Шура осторожно потянула сапог с левой ноги, стянула его до половины, как вдруг лицо Помидорчика исказилось и он дернул ногой. Виктор, тоже стоявший на коленях, надулся, будто сдерживая дыхание, и, не сдержавшись, захохотал. Шура, вынимая из сумки ланцет, укоризненно посмотрела на него. Разрезанный сапог она стащила медленно, закусив губу, слоено сама испытывала при этом страшную боль, и передала стоявшему ближе всех Сычеву. Тот принял его на обе вытянутые руки, будто это был не сапог, а отрезанная Помидорчикова нога. На лице Шуры, ощупывавшей ногу Помидорчика, появилось сначала недоумение, а затем радость.
— Перелома нет, кости целы, — весело сказала она. — Видимо, у вас вывих стопы, но тоже очень благополучный. Разрыва связок не обнаруживается.
Помидорчик вырвал ногу из Шуриных рук и приподнялся на локте:
— Вы короче. В город не отправите?
— Конечно, нет, — улыбнулась успокоительно Шура. — С таким пустяком мы и здесь справимся. Не бойтесь, с целины не уедете.
Помидорчик завозился на носилках, потом решительно поднялся и сел.
— Значит, не отправите? — угрожающе свел он поросячьи бровки. — Значит, хотите неприятность нажить? Я пятку сломал! Травма на производстве! Должны отправить в больницу! КЗОТ я хорошо знаю! Отправляйте в город немедленно!
— Хм… Что-то слышится родное! — понимающе поджал губы Сашка-спец.
— Я вас положу в санавтобус. Хорошо? — сказала мягко Шура. — И буду лечить. А отправить в город не могу. Мы без санитарного автобуса останемся.
Помидорчик молчал, громко шмыгая носом.
— Совесть у тебя есть? — строго опросил Воронков. — Мы в такую глушь заехали. У нас серьезные больные могут быть. А в город и обратно не меньше четырех дней езды.
Помидорчик молчал, только шмыгал по-прежнему носом.
— Уперся как бык! — засмеялся Ипат. — Гляди, дитёнок, веселей!
— Погодите, товарищи, вы совсем его затуркали! — сказал Зубков, опускаясь на корточки перед носилками. Насмешливое и заносчивое его лицо стало добрым. — Он же свой парень, ленинградец. Он понимает. Остаешься, земляк?
— Отправляйте в город! — тоном забалованного ребенка ответил Помидорчик.
— Вот субчик! — возмущенно поднялся с корточек Сергей. — Ему плевать на триста человек!
— Отправьте его, Александра Карповна, — прогудел рядом строгий голос Корчакова.
Борис не заметил, когда подошел директор совхоза.

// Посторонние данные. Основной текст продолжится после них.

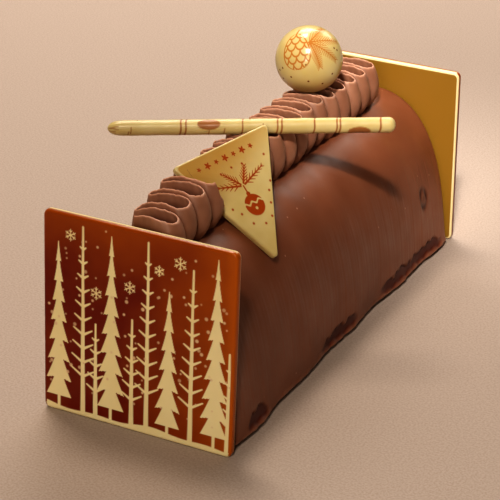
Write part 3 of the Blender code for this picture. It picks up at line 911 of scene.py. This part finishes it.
def ball_chocolate():
    material, tree, shader, colour = white_chocolate("white_chocolate_ball_print", "#b8742a", 0.9)
    # Painted reflection of the brown cream on the ball's underside.
    cream_reflection_share = add(tree, "ShaderNodeMath", {0: value_of(tree, "under"), 1: 0.38}, operation="MULTIPLY")
    warm = mixed(tree, cream_reflection_share.outputs[0], colour, linear("#c07a24"))
    dotted = mixed(tree, value_of(tree, "dots"), warm, linear("#7a4416"))
    tree.links.new(dotted, shader.inputs["Base Color"])
    shader.inputs["Roughness"].default_value = 0.22
    shader.inputs["Subsurface Weight"].default_value = 0.5
    shader.inputs["Subsurface Scale"].default_value = 4.0 * MM
    return material


def stick_chocolate():
    return white_chocolate("white_chocolate_stick_print", "#96500f", 0.85)[0]


def triangle_chocolate():
    material, tree, shader, colour = white_chocolate("white_chocolate_triangle_print", "#a84c12")
    # Painted shade towards the upper left edge.
    painted_shade_colour = mixed(tree, value_of(tree, "depth"), colour, linear("#b98a36"))
    tree.links.new(painted_shade_colour, shader.inputs["Base Color"])
    return material


def tile_chocolate():
    """White chocolate under a brown cocoa-butter transfer, which is deep red-brown and thins to orange at its edges."""
    material, tree, shader = new_material("printed_white_chocolate_tile")
    across, rise = value_of(tree, "across"), value_of(tree, "rise")
    warm = add(tree, "ShaderNodeMapRange", {0: across, 1: -0.1, 2: 0.5, 3: 0.0, 4: 0.75})
    top = add(tree, "ShaderNodeMapRange", {0: rise, 1: 0.72, 2: 1.0, 3: 0.0, 4: 0.55})
    edge = add(tree, "ShaderNodeMapRange", {0: across, 1: 0.44, 2: 0.5, 3: 0.0, 4: 0.4})
    thin = add(tree, "ShaderNodeMath", {0: warm.outputs[0], 1: top.outputs[0]}, operation="MAXIMUM")
    thin = add(tree, "ShaderNodeMath", {0: thin.outputs[0], 1: edge.outputs[0]}, operation="ADD")
    cloud = add(tree, "ShaderNodeMapRange", {0: noise(tree, 18).outputs["Fac"], 1: 0.3, 2: 0.7, 3: -0.12, 4: 0.12})
    thin = add(tree, "ShaderNodeMath", {0: thin.outputs[0], 1: cloud.outputs[0]}, operation="ADD", use_clamp=True)
    brown = mixed(tree, thin.outputs[0], linear("#761f02"), linear("#b86008"))
    cream = mixed(tree, noise(tree, 20).outputs["Fac"], linear("#efdda4"), linear("#f8eabc"))
    # Painted shade: the inner face is coloured a darker ochre than the cream.
    cream = mixed(tree, value_of(tree, "shaded_inner"), cream, linear("#9e7830"))
    printed = mixed(tree, value_of(tree, "ink"), cream, brown)
    flaked = mixed(tree, value_of(tree, "snow"), printed, linear("#e6c9a0"))
    tree.links.new(flaked, shader.inputs["Base Color"])
    shader.inputs["Roughness"].default_value = 0.28
    shader.inputs["Specular IOR Level"].default_value = 0.3
    shader.inputs["Subsurface Weight"].default_value = 0.06
    shader.inputs["Subsurface Radius"].default_value = (1.0, 0.6, 0.3)
    shader.inputs["Subsurface Scale"].default_value = 1.0 * MM
    wave = noise(tree, 12, 1)
    bump = add(tree, "ShaderNodeBump", {"Strength": 0.12, "Distance": 0.2 * MM, "Height": wave.outputs["Fac"]})
    tree.links.new(bump.outputs[0], shader.inputs["Normal"])
    return material


def paper_floor():
    """A matt beige sheet with a very fine fibre speckle."""
    material, tree, shader = new_material("beige_paper")
    speckle = add(tree, "ShaderNodeMapRange", {0: noise(tree, 0.9, 2).outputs["Fac"], 1: 0.35, 2: 0.65})
    colour = mixed(tree, speckle.outputs[0], linear("#ac9b8e"), linear("#b9aa9e"))
    tree.links.new(colour, shader.inputs["Base Color"])
    shader.inputs["Roughness"].default_value = 0.75
    return material


# ---------------------------------------------------------------- floor, light and camera

def make_floor():
    shape = bmesh.new()
    bmesh.ops.create_grid(shape, x_segments=1, y_segments=1, size=3.0)
    floor = finish_piece("floor", shape, paper_floor())


def soft_light(name, azimuth, elevation, distance, aim, size, power, colour):
    """A square soft box that looks at a place from this bearing. Azimuth counts from +X towards +Y."""
    lamp = bpy.data.lights.new(name, "AREA")
    lamp.shape = "SQUARE"
    lamp.size = size
    place_light(name, lamp, azimuth, elevation, distance, aim, power, colour)


def spot_light(name, azimuth, elevation, distance, aim, cone, radius, power, colour):
    """A soft-edged spot from this bearing that fades out away from where it aims."""
    lamp = bpy.data.lights.new(name, "SPOT")
    lamp.spot_size = math.radians(cone)
    lamp.spot_blend = 1.0
    lamp.shadow_soft_size = radius
    place_light(name, lamp, azimuth, elevation, distance, aim, power, colour)


def place_light(name, lamp, azimuth, elevation, distance, aim, power, colour):
    lamp.energy = power
    lamp.color = linear(colour)[:3]
    light = bpy.data.objects.new(name, lamp)
    bpy.context.scene.collection.objects.link(light)
    azimuth, elevation = math.radians(azimuth), math.radians(elevation)
    bearing = Vector((math.cos(azimuth) * math.cos(elevation), math.sin(azimuth) * math.cos(elevation),
                      math.sin(elevation)))
    light.location = Vector(aim) + bearing * distance
    light.rotation_euler = (-bearing).to_track_quat("-Z", "Y").to_euler()


def make_world():
    world = bpy.data.worlds.new("studio")
    world.use_nodes = True
    background = world.node_tree.nodes["Background"]
    background.inputs["Color"].default_value = linear("#e8d8c8")
    background.inputs["Strength"].default_value = 0.05
    bpy.context.scene.world = world


def make_lights():
    make_world()
    middle = (0, 0, 0.05)
    soft_light("overhead_box", 146, 68, 1.6, middle, 0.4, 9.5, "#fff2e4")
    soft_light("rear_box", 84, 30, 1.5, middle, 0.6, 2.8, "#fff4ea")
    soft_light("camera_box", 288, 47, 2.0, middle, 0.15, 10, "#fff2e2")
    soft_light("front_box", 285, 18, 2.0, middle, 0.5, 6, "#fff2e2")
    soft_light("backdrop_box", 80, 88, 0.9, (-0.45, 0.75, 0), 0.6, 7.0, "#fff6f0")
    spot_light("back_end_spot", 288, 47, 2.0, (0.02, 0.1, 0.069), 4.8, 0.08, 230, "#fffaf6")


def make_camera():
    lens = bpy.data.cameras.new("camera")
    lens.lens = CAMERA_LENS
    lens.sensor_width = 36
    lens.clip_start = 0.01
    camera = bpy.data.objects.new("camera", lens)
    bpy.context.scene.collection.objects.link(camera)
    turn = Matrix.Rotation(CAMERA_AZIMUTH, 4, "Z") @ Matrix.Rotation(math.pi / 2 - CAMERA_TILT, 4, "X")
    camera.matrix_world = Matrix.Translation(CAMERA_PLACE) @ turn @ Matrix.Rotation(CAMERA_ROLL, 4, "Z")
    bpy.context.scene.camera = camera


def main():
    bpy.context.scene.view_settings.view_transform = "Standard"
    bpy.context.scene.view_settings.look = "High Contrast"
    make_log()
    make_ruffle()
    tile = tile_chocolate()
    make_tile("front_tile", "front_plaque", FRONT_LEAN, -1, tile)
    make_tile("back_tile", "back_plaque", BACK_LEAN, 1, tile)
    make_ball()
    make_stick()
    make_triangle()
    make_floor()
    make_lights()
    make_camera()


main()
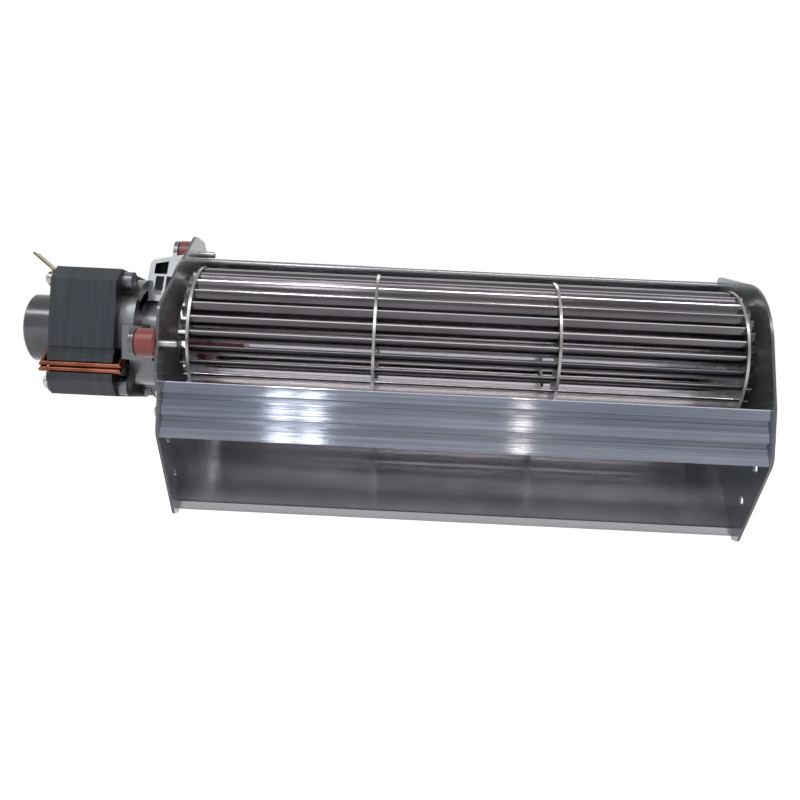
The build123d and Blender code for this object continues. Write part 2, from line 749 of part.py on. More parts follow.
# ---- coil on its moulded bobbin, round the yoke bar ----
core_x = stack_length + 2 * bobbin_wall
core_y = yoke_depth + 2 * bobbin_wall
flange_x = core_x + 2 * coil_thickness
flange_y = core_y + 2 * coil_thickness
flange_z = leg_inner - (bobbin_wall + fit_gap) / 2
block_x, block_y, block_z = terminal_block
block_middle = flange_y / 2 + block_y / 2 - bobbin_wall
terminal_z = flange_z + (bobbin_wall - block_z) / 2
core_opening = Box(stack_length + fit_gap, yoke_depth + fit_gap, 4 * leg_inner)
bobbin = Box(core_x, core_y, 2 * leg_inner - fit_gap)
for side in (-1, 1):
    bobbin += Pos(0, 0, side * flange_z) * Box(flange_x, flange_y, bobbin_wall)
bobbin += Pos(0, block_middle, terminal_z) * Box(block_x, block_y, block_z)
bobbin -= core_opening
winding = Box(flange_x - 2 * coil_inset, flange_y - 2 * coil_inset, 2 * flange_z - bobbin_wall)
winding = fillet(winding.edges().filter_by(Axis.Z), 0.7 * coil_thickness) - Box(core_x, core_y, 4 * leg_inner)
winding -= Pos(0, block_middle, terminal_z) * Box(block_x, block_y, block_z)
terminals = []
for side in (-1, 1):
    place = (side * terminal_spread / 2, block_middle + (block_y + terminal_length) / 2, terminal_z)
    tab = Pos(*place) * Box(terminal_width, terminal_length, terminal_thickness)
    terminals.append(chamfer(tab.faces().sort_by(Axis.Y)[-1].edges().filter_by(Axis.Z), terminal_corner))
coil_place = Pos(stack_middle, yoke_middle, -stack_drop)
parts["coil_bobbin"] = coil_place * bobbin
parts["coil_winding"] = coil_place * winding
parts["coil_terminals"] = group([coil_place * tab for tab in terminals])

# ---- rear bracket: flange with four arms and a deep bearing cup ----
rear_profile = Circle(rear_cup_radius)
rear_profile += [spoke(place, foot_radius, rear_arm_root_width) for place in motor_screw_places]
rear_profile -= dots(motor_screw_places, motor_screw_radius + fit_gap)
cup = slab(Circle(rear_cup_radius), cup_end, flange_left)
rear_bracket = slab(rear_profile, flange_left, stack_left)
rear_bracket += chamfer(cup.faces().sort_by(Axis.X)[0].edges(), rear_cup_edge)
rear_bracket -= slab(Circle(rear_cup_radius - rear_cup_wall), rear_bush_end, stack_left)
rear_bracket -= slab(Circle(bush_radius), rear_bush_start, stack_left)
parts["rear_bracket"] = rear_bracket
parts["rear_bush"] = tube(bush_radius, shaft_radius + running_gap, rear_bush_start, rear_bush_end)

# ---- motor screws; the first, at the upper front, also holds the bent earth tab ----
earth_place = motor_screw_places[0]
motor_screws = []
for place in motor_screw_places:
    seat = flange_left - (terminal_thickness if place == earth_place else 0)
    head = (motor_head_radius, motor_head_height)
    motor_screws.append(screw(motor_screw_radius, *head, seat, arm_left, place))
parts["motor_screws"] = group(motor_screws)
tab_middle = flange_left - terminal_thickness / 2
bend_height = earth_place[1] + motor_head_radius + earth_tab_rise
tab_end = (
    tab_middle - earth_tab_length * cos(radians(earth_tab_slope)),
    bend_height + earth_tab_length * sin(radians(earth_tab_slope)),
)
tab_path = Polyline((tab_middle, earth_place[1] - motor_head_radius), (tab_middle, bend_height), tab_end)
tab_plane = Plane.XZ.offset(-earth_place[0] - terminal_width / 2)
earth_tab = extrude(tab_plane * trace(tab_path, terminal_thickness), terminal_width, dir=(0, -1, 0))
earth_hole = Pos(*earth_place) * Circle(motor_screw_radius + fit_gap)
parts["earth_tab"] = earth_tab - slab(earth_hole, flange_left - 2 * terminal_thickness, flange_left)

# ---- rotor on the motor shaft ----
core_left = stack_left + rotor_inset
core_right = stack_right - rotor_inset
shaft = slab(Circle(shaft_radius), rear_bush_start + shaft_chamfer, hub_end)
parts["motor_shaft"] = chamfer(shaft.edges().filter_by(GeomType.CIRCLE), shaft_chamfer)
parts["rotor_core"] = tube(rotor_radius, shaft_radius, core_left, core_right)
cage_radius = rotor_radius - cage_inset
end_rings = [
    tube(cage_radius, cage_radius - cage_width, start, start + cage_length)
    for start in (core_left - cage_length, core_right)
]
parts["rotor_end_rings"] = group(end_rings)
washer_starts = (rear_bush_end + washer_play, front_bush_start - washer_thickness - washer_play)
washers = [tube(washer_radius, shaft_radius, start, start + washer_thickness) for start in washer_starts]
parts["thrust_washers"] = group(washers)

# ---- write every part, with the origin at the left plate's fixing holes, on its outer face ----
to_origin = Pos(plate_outer, -fixing_middle[0], -fixing_middle[1])
os.makedirs("parts", exist_ok=True)
for name, part in parts.items():
    print(name, part.is_valid, len(part.solids()), round(part.volume, 1))
    export_step(to_origin * part, f"parts/{name}.step")
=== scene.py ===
from math import atan2, cos, pi, radians, sin

import bmesh
import bpy
from mathutils import Matrix, Vector


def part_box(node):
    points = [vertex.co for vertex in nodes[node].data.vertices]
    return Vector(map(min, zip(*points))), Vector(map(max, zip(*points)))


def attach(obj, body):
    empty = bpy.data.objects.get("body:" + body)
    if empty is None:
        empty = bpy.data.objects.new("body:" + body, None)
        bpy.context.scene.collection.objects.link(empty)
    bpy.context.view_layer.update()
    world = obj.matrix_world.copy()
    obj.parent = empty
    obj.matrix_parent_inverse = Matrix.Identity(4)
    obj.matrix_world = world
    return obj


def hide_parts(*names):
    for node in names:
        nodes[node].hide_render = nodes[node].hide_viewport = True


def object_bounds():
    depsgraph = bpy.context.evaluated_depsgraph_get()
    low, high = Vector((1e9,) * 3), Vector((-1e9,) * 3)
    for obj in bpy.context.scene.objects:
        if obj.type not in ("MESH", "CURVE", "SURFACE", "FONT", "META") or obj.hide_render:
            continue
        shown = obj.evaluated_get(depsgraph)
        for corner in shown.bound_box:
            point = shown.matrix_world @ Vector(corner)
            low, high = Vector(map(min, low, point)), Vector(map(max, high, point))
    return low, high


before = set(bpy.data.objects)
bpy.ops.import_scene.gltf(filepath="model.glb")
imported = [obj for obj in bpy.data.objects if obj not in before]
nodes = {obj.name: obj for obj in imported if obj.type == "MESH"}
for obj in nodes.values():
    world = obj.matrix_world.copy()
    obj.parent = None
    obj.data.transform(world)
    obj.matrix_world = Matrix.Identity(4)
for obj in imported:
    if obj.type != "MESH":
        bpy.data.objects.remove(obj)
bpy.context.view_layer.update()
scene = bpy.context.scene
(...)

— Немедленно отправьте в своем санавтобусе.
Помидорчик сразу перестал шмыгать носом, опрокинулся на носилки и сложил по-покойницки руки на груди.
— Но не в город, конечно. — Усы директора чуть дрогнули. — Прикажите шоферу, чтобы он довез его до школы. Я напишу записку Варваре, она наймет для него в колхозе лошадь за наш счет, до райбольницы.
— Я жаловаться буду, — сказал умирающе Помидорчик. — Обязаны отправить в город.
Директор дотронулся до плеча Помидорчика снятой рукавицей:
— Жалуйтесь, молодой человек. КЗОТ я тоже неплохо знаю. Мы обязаны отправить вас в больницу, что и делаем.
— С тем и до свиданья, милое созданье! — неожиданно появилась около носилок Галя Преснышева. — Катись, воздух будет чище!
— Чистого воздуха вам на целине хватит, — опасливо покосился на нее Помидорчик. — Нравится здесь? Оставайтесь! Головой работать не умеете, ну и вкалывайте! А я не для этого аттестата зрелости добивался.